Despite the failure of the Baling talk, the MCP made further efforts to resume peace talks with the Malayan Government but to no avail. A few weeks after the Baling talks, Tan Siew Sin received a letter from Chen Tien, requesting a resumption of peace talks and the repeal of the emergency regulations. The request was immediately rejected by the Chief Minister and instead, discussions began in the new Emergency Operations Council to intensify the "People's War" against the guerrillas. In July 1957, a few weeks before independence, the MCP made another request for peace talks. The MCP suggested the following conditions for a negotiated peace: its members would be given privileges enjoyed by ordinary citizens and there would be a guarantee that political as well as armed members of the MCP would not be punished. The Tunku, however, did not respond to the MCP's proposal.

On 31 August 1957 Malaya achieved her Independence with Tunku Abdul Rahman as the Prime Minister. Following that, there was a marked increase in the MCPs peace proposals and in November 1957, after a direct proposal from Chin Peng, Tunku Abdul Rahman agreed to a preliminary meeting. The border town of Kroh in northern Perak was chosen as a site for possible talks. However, Chin Peng did not accept the condition that is to surrender, and the talks failed to materialize.

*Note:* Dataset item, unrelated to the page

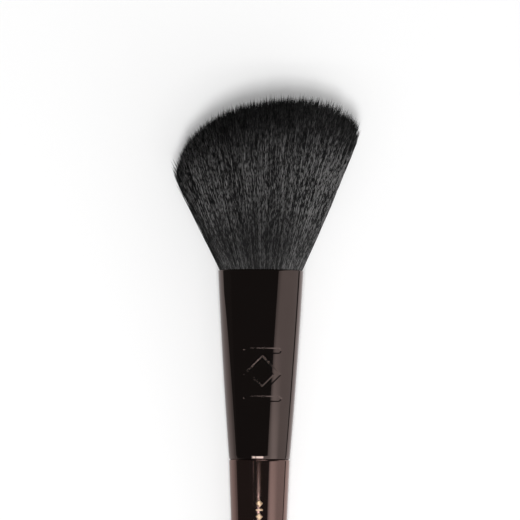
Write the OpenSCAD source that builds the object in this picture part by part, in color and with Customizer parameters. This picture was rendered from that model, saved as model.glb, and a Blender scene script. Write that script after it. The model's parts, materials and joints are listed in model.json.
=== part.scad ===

The MCP's strength began to decline soon after. The Malayan Government increased its military activities to suppress the MCP and by 1960 they were forced to retire over the Malayan-Thai border because of their dwindling strength. On 31 July 1960, the Malayan Government declared the end of the twelve-year emergency. There continued to be minor incidents until 1989, but the communists were no longer a threat. They had lost their reason for insurrection as Malaya had achieved independence.